▸ Work instructions: Return every entry exactly.
═════ Data entries ═════
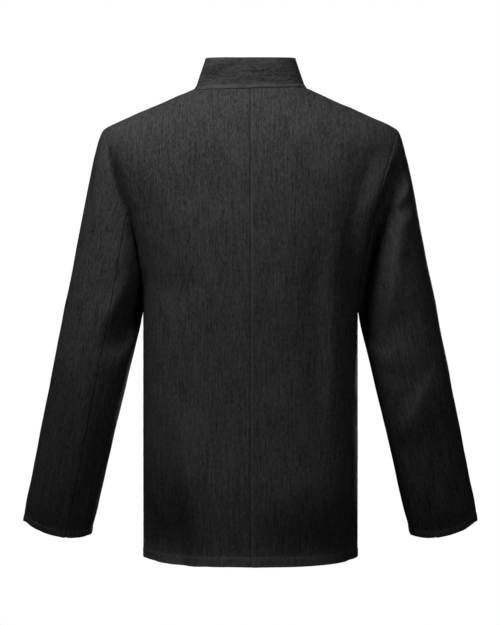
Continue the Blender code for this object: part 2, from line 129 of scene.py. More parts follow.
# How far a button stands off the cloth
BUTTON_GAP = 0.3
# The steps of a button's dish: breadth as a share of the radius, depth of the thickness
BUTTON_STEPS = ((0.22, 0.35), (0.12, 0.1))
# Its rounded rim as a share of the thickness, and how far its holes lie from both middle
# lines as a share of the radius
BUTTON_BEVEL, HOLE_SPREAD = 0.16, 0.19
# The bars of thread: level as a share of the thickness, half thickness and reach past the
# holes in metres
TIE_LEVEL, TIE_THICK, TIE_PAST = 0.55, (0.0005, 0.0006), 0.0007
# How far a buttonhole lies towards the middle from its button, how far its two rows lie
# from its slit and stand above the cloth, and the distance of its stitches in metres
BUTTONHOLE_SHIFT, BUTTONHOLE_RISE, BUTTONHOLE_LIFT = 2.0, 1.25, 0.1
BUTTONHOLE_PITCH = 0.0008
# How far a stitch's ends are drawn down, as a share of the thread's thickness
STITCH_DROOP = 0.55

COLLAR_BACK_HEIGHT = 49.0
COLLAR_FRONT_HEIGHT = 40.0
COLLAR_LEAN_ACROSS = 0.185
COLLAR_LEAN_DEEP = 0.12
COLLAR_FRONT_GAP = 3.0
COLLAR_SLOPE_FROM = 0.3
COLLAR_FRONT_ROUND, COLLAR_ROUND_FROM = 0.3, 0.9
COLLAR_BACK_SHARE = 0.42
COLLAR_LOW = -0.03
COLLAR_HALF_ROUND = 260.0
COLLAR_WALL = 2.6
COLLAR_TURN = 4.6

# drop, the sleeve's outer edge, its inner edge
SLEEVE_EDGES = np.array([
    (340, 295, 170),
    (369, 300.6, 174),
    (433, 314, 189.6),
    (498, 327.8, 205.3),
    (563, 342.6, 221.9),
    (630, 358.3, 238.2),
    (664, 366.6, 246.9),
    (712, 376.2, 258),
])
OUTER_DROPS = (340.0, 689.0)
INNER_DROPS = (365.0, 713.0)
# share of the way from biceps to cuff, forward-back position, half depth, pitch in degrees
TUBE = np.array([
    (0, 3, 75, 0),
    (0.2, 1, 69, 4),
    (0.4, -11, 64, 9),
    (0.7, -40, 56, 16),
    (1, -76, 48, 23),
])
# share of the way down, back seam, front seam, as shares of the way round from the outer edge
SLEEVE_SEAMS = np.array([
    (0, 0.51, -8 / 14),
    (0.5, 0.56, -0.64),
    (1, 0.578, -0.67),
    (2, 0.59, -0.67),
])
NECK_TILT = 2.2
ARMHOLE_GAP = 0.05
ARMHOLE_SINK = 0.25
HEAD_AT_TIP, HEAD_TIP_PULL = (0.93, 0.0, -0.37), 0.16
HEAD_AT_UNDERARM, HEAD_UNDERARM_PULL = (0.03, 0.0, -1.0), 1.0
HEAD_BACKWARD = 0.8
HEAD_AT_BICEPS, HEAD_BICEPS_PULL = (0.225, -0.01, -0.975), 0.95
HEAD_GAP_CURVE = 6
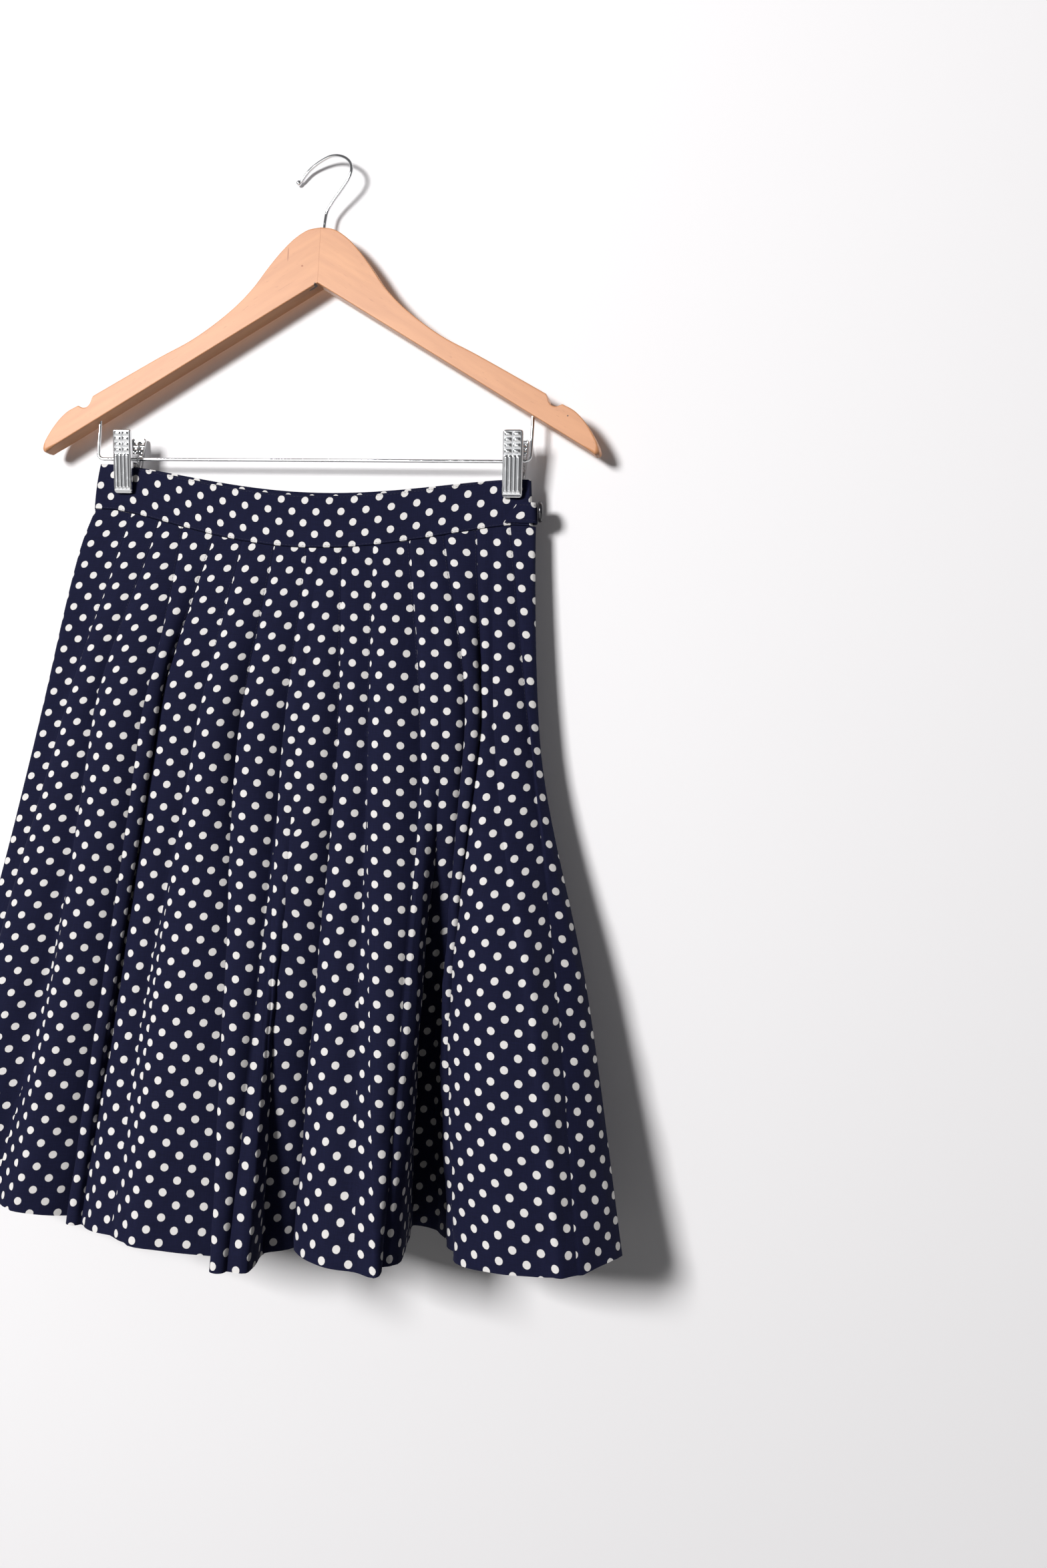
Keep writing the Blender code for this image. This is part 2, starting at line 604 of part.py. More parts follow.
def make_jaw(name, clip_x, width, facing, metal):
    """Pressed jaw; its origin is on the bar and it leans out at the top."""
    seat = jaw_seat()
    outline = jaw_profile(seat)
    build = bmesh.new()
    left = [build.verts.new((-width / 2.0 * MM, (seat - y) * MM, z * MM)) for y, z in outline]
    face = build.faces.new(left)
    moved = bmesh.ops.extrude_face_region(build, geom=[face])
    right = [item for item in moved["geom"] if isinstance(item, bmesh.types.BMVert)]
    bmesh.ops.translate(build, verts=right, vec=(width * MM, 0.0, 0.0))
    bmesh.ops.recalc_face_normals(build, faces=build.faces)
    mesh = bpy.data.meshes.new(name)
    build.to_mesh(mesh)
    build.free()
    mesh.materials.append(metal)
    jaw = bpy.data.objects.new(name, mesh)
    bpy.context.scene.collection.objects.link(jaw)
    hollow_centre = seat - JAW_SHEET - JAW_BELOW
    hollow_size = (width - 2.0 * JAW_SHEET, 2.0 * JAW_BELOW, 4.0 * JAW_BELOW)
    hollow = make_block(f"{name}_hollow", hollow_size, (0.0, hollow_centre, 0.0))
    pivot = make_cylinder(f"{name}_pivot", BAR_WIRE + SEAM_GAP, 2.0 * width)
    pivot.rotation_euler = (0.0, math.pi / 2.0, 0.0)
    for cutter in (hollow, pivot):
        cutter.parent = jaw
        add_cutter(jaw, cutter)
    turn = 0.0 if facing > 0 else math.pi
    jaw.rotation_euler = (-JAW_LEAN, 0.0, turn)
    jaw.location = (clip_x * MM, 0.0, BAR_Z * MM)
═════
▸ Full solution:
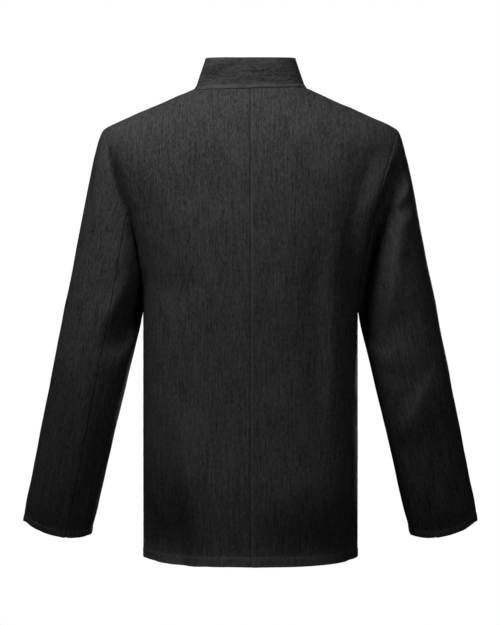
Continue the Blender code for this object: part 2, from line 129 of scene.py. More parts follow.
# How far a button stands off the cloth
BUTTON_GAP = 0.3
# The steps of a button's dish: breadth as a share of the radius, depth of the thickness
BUTTON_STEPS = ((0.22, 0.35), (0.12, 0.1))
# Its rounded rim as a share of the thickness, and how far its holes lie from both middle
# lines as a share of the radius
BUTTON_BEVEL, HOLE_SPREAD = 0.16, 0.19
# The bars of thread: level as a share of the thickness, half thickness and reach past the
# holes in metres
TIE_LEVEL, TIE_THICK, TIE_PAST = 0.55, (0.0005, 0.0006), 0.0007
# How far a buttonhole lies towards the middle from its button, how far its two rows lie
# from its slit and stand above the cloth, and the distance of its stitches in metres
BUTTONHOLE_SHIFT, BUTTONHOLE_RISE, BUTTONHOLE_LIFT = 2.0, 1.25, 0.1
BUTTONHOLE_PITCH = 0.0008
# How far a stitch's ends are drawn down, as a share of the thread's thickness
STITCH_DROOP = 0.55

COLLAR_BACK_HEIGHT = 49.0
COLLAR_FRONT_HEIGHT = 40.0
COLLAR_LEAN_ACROSS = 0.185
COLLAR_LEAN_DEEP = 0.12
COLLAR_FRONT_GAP = 3.0
COLLAR_SLOPE_FROM = 0.3
COLLAR_FRONT_ROUND, COLLAR_ROUND_FROM = 0.3, 0.9
COLLAR_BACK_SHARE = 0.42
COLLAR_LOW = -0.03
COLLAR_HALF_ROUND = 260.0
COLLAR_WALL = 2.6
COLLAR_TURN = 4.6

# drop, the sleeve's outer edge, its inner edge
SLEEVE_EDGES = np.array([
    (340, 295, 170),
    (369, 300.6, 174),
    (433, 314, 189.6),
    (498, 327.8, 205.3),
    (563, 342.6, 221.9),
    (630, 358.3, 238.2),
    (664, 366.6, 246.9),
    (712, 376.2, 258),
])
OUTER_DROPS = (340.0, 689.0)
INNER_DROPS = (365.0, 713.0)
# share of the way from biceps to cuff, forward-back position, half depth, pitch in degrees
TUBE = np.array([
    (0, 3, 75, 0),
    (0.2, 1, 69, 4),
    (0.4, -11, 64, 9),
    (0.7, -40, 56, 16),
    (1, -76, 48, 23),
])
# share of the way down, back seam, front seam, as shares of the way round from the outer edge
SLEEVE_SEAMS = np.array([
    (0, 0.51, -8 / 14),
    (0.5, 0.56, -0.64),
    (1, 0.578, -0.67),
    (2, 0.59, -0.67),
])
NECK_TILT = 2.2
ARMHOLE_GAP = 0.05
ARMHOLE_SINK = 0.25
HEAD_AT_TIP, HEAD_TIP_PULL = (0.93, 0.0, -0.37), 0.16
HEAD_AT_UNDERARM, HEAD_UNDERARM_PULL = (0.03, 0.0, -1.0), 1.0
HEAD_BACKWARD = 0.8
HEAD_AT_BICEPS, HEAD_BICEPS_PULL = (0.225, -0.01, -0.975), 0.95
HEAD_GAP_CURVE = 6
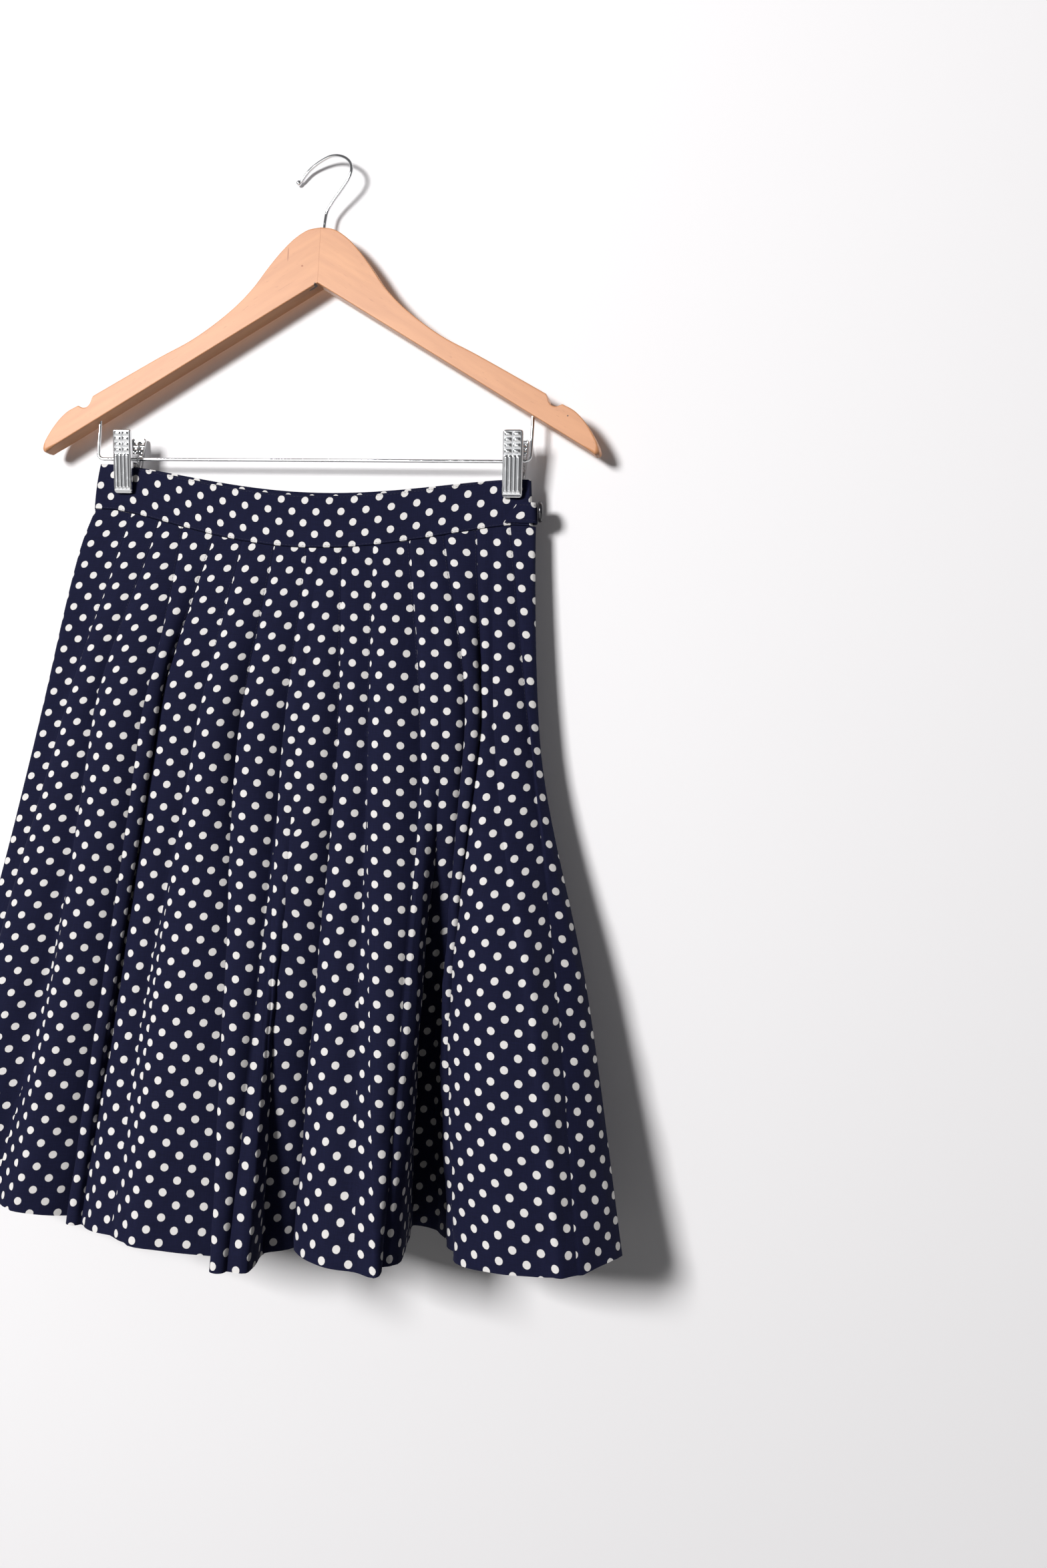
Keep writing the Blender code for this image. This is part 2, starting at line 604 of part.py. More parts follow.
def make_jaw(name, clip_x, width, facing, metal):
    """Pressed jaw; its origin is on the bar and it leans out at the top."""
    seat = jaw_seat()
    outline = jaw_profile(seat)
    build = bmesh.new()
    left = [build.verts.new((-width / 2.0 * MM, (seat - y) * MM, z * MM)) for y, z in outline]
    face = build.faces.new(left)
    moved = bmesh.ops.extrude_face_region(build, geom=[face])
    right = [item for item in moved["geom"] if isinstance(item, bmesh.types.BMVert)]
    bmesh.ops.translate(build, verts=right, vec=(width * MM, 0.0, 0.0))
    bmesh.ops.recalc_face_normals(build, faces=build.faces)
    mesh = bpy.data.meshes.new(name)
    build.to_mesh(mesh)
    build.free()
    mesh.materials.append(metal)
    jaw = bpy.data.objects.new(name, mesh)
    bpy.context.scene.collection.objects.link(jaw)
    hollow_centre = seat - JAW_SHEET - JAW_BELOW
    hollow_size = (width - 2.0 * JAW_SHEET, 2.0 * JAW_BELOW, 4.0 * JAW_BELOW)
    hollow = make_block(f"{name}_hollow", hollow_size, (0.0, hollow_centre, 0.0))
    pivot = make_cylinder(f"{name}_pivot", BAR_WIRE + SEAM_GAP, 2.0 * width)
    pivot.rotation_euler = (0.0, math.pi / 2.0, 0.0)
    for cutter in (hollow, pivot):
        cutter.parent = jaw
        add_cutter(jaw, cutter)
    turn = 0.0 if facing > 0 else math.pi
    jaw.rotation_euler = (-JAW_LEAN, 0.0, turn)
    jaw.location = (clip_x * MM, 0.0, BAR_Z * MM)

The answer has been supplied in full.